Folks, next time you look at America and think they’re world-hating fundamentalists bent on the earth’s destruction, think again. The country is changing. And it seems to be changing for the better – in the eyes of us liberals anyway.

And as a Canadian, I’m very pleased to see this happening with our southern neighbour. But I’d be lying if I said I wasn’t just a little bit embarrassed about our own country and its seeming lack of progress as a national community.

It’s hard for me to say as a Canadian, but I’m looking at the United States and realizing they may be doing something right for a change. And the reason I feel perturbed? I’m looking at the United States with a feeling that I never thought I’d have about that country: envy. That’s because I look at Canada’s future and I don’t see a lot of hope there.

  1. Rob says:

    Hi Keith, great piece. I agree with all you said, except despite Harper and Conservative policies I have tremendous hope for Canada’s future.

  2. Hal Cooper says:

    hmmm, when I get FB posts that say 4 more years of muslim socialism, I wonder just how far left we can actually move… Hope, but very little…

    • kiefer07 says:

      It is a pretty intense country and people have very strong opinions here. With that, you’ll see a lot of stuff like you mentioned. I usually try to ignore that kinda talk myself.

    • kiefer07 says:

      Meanwhile, this is probably the only pro-Romney talk I have in my own FB feed, and this from a staunch Republican who I actually respect: “Today is a sad day for America, but the battle for the preservation of liberty will go on, regardless. At least the ranks of principled conservatives in the U. S. Senate grew by three last night. (Cruz – TX, Fischer – NE, and Flake – AZ) In an ever-increasing entitlement society, IT IS HARD TO BEAT SANTA CLAUS.”

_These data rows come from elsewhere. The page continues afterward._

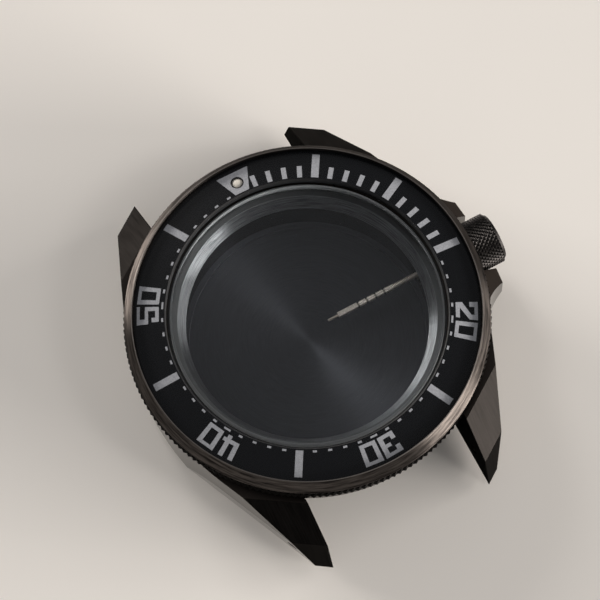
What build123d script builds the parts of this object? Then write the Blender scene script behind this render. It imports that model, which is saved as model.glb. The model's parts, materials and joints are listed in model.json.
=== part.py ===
from build123d import *
import os
from math import cos, pi, radians, sin, tan

# Empty case of a diver's wrist watch, in millimetres.
# The origin is the centre of the case back's rest face. +Z points out of the crystal,
# +Y to 12 o'clock and +X to the crown at 3 o'clock.

# Fits
running_clearance = 0.05
stem_clearance = 0.03
seat_clearance = 0.02
end_clearance = 0.06

# Crystal, its gasket and the neck round them
crystal_radius = 15.2
crystal_thickness = 2.5
crystal_bevel = 0.2
crystal_drop = 0.3
crystal_seal_width = 0.26
neck_wall = 0.95
neck_gap = 0.1
neck_bore_radius = crystal_radius + 2 * seat_clearance + crystal_seal_width
neck_radius = neck_bore_radius + neck_wall

# Chapter ring under the crystal
ring_inset = 0.1
ring_width = 1.6
ring_ledge = 1.2
ring_height = 1.7
ring_land = 0.7
ring_lip = 0.15
ring_radius = crystal_radius - ring_inset

# Movement cavity and case back
cavity_floor_margin = 0.15
back_boss_step = 1.3
back_boss_height = 1.7
back_flange_width = 2.2
back_flange_height = 1.3
back_edge_height = 0.6
back_edge_run = 1.8
back_recess_step = 0.55
back_plate = 2.25
back_notches = 6
back_notch_width = 2.4
back_notch_length = 1.6
back_notch_depth = 0.7
back_seal_width = 0.8
back_seal_depth = 0.5
cavity_radius = ring_radius - ring_ledge
back_boss_radius = cavity_radius + back_boss_step
back_radius = back_boss_radius + back_flange_width

# Barrel between the lugs
back_wall = 1.9
barrel_foot_inset = 1.45
barrel_wall_height = 3.2
barrel_radius = back_radius + back_wall

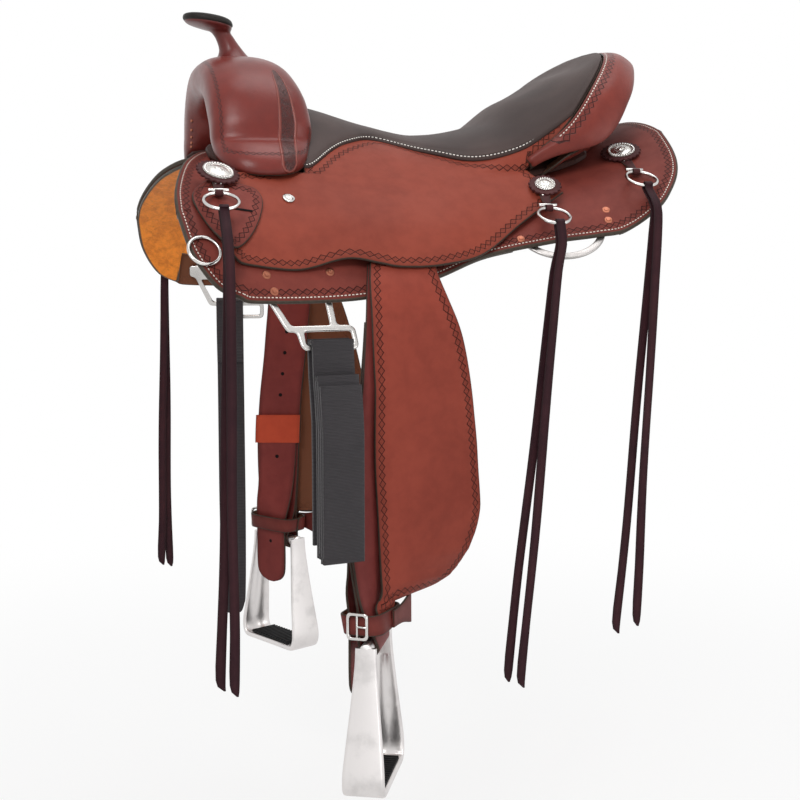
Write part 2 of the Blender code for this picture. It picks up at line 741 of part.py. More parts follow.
slot_outline = [(-0.0140, -0.003), (0.0140, -0.003), (0.0140, 0.003), (-0.0140, 0.003)]
slot_frame = barrel_frame(-0.254, HOLDER_TOP + 0.038, 0.008, -1.0)
slot = plate("holder_slot", rounded(slot_outline, 0.003), [], 0.030, slot_frame, CHESTNUT, cut_coll)
boolean(holder, slot, "DIFFERENCE")

# Rigging plates and dees.
PLATE_OUT = [(-0.240, 0.300), (-0.124, 0.300), (-0.124, 0.318), (-0.1525, 0.321), (-0.1525, 0.3625),
             (-0.138, 0.3625), (-0.131, 0.367), (-0.131, 0.388), (-0.135, 0.3925), (-0.194, 0.3925),
             (-0.199, 0.388), (-0.2015, 0.3695), (-0.210, 0.3695), (-0.2135, 0.366), (-0.232, 0.320),
             (-0.240, 0.318)]
PLATE_HOLES = [[(-0.2235, 0.3235), (-0.160, 0.3235), (-0.160, 0.3625), (-0.2065, 0.3625)],
               [(-0.1935, 0.3695), (-0.1365, 0.3695), (-0.1365, 0.3865), (-0.1935, 0.3865)]]
PLATE_T = 0.0025


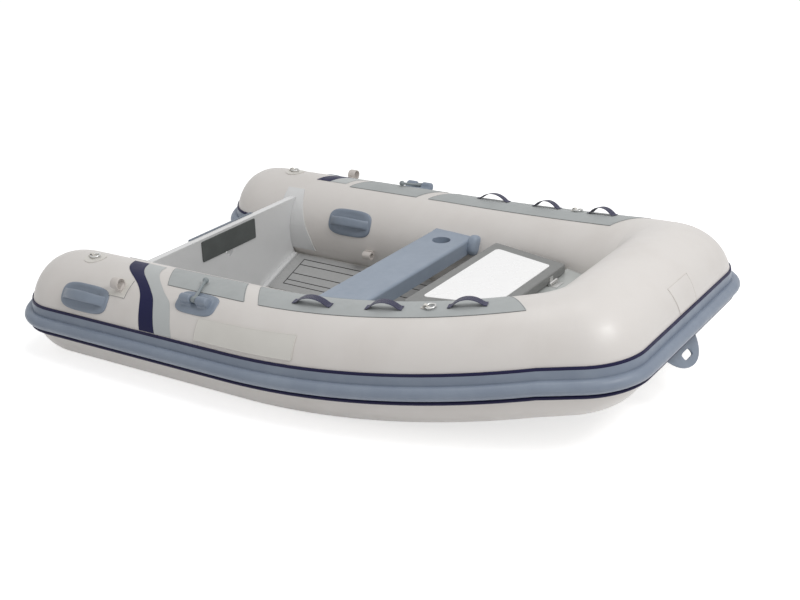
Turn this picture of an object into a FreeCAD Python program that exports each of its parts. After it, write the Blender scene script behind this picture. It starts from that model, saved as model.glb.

  3. Justin MacKenzie says:

    Very articulate, informative and well written. I’m cautiously optimistic about the direction our neighbours to the south are heading. Except I’m not quite ready to let them off the hook for their foreign policy of the last 30 years, including Barry O’s drone strikes and lack of action in Syria. They have a lot of blood on their hands. For this, even though we have our nightmare scenario in Canada at the present, I will always be proud to sport the maple leaf wherever I travel, and continue to fight the good fight at home. I hope you’re right about their direction, but there is a huge grumbling presence down there that could swing things back towards a backwards direction in a minuscule 4 years very easily.

  4. Ben Waymark says:

    What has Canada done for Syria? Why is it suddenly America’s job to do something about it?

  5. davidwcannon says:

    You had me with everything except for the misguided/naive stuff about Scott Brown. His qualifications were basically that he once appeared naked in Cosmo and parroted all of the approved teabagger talking points in order to get into office. The United States – and to be sure, anyone with something to lose in this globalized economy, should America default on its debt or fail to regulate its rogue investment bankers – have gained tremendously by the turfing of Brown in favor of Elizabeth Warren.

  6. Devon Perry says:

    Excellent article and I feel very similar in some ways. Hard not to get wrapped up in the emotion of a man like Obama. But… we can’t forget that America still has a very dark side as well – as mentioned above the drone strikes, jingoist sabre rattling and the crazy, crazy folks in the Republican Party who feel god is involved in every decision… of except where he’s not. Just a few weeks ago I was very fearful the US would slip back on the self destructive Bush road… I’m ecstatic about the win but it so easily could have been a loss. I do feel the country is far more acceptable and hopeful now, and I share your total grief about my homeland. Not sure if I would go to envy… but I do agree with the shame for how our country is now. I’m currently at a major tourism trade show in London and had a Mongolian lady give me a dressing down for being Canadian. Know why? Our mining companies are ripping up their countryside without any attempt at clean up… it’s destroying the beauty and therefore the tourist trade before it even gets to mature. That would have never happened to me 10 years ago.

    Come to think of it… I do have envy, retroactive envy of Canada circa 1995.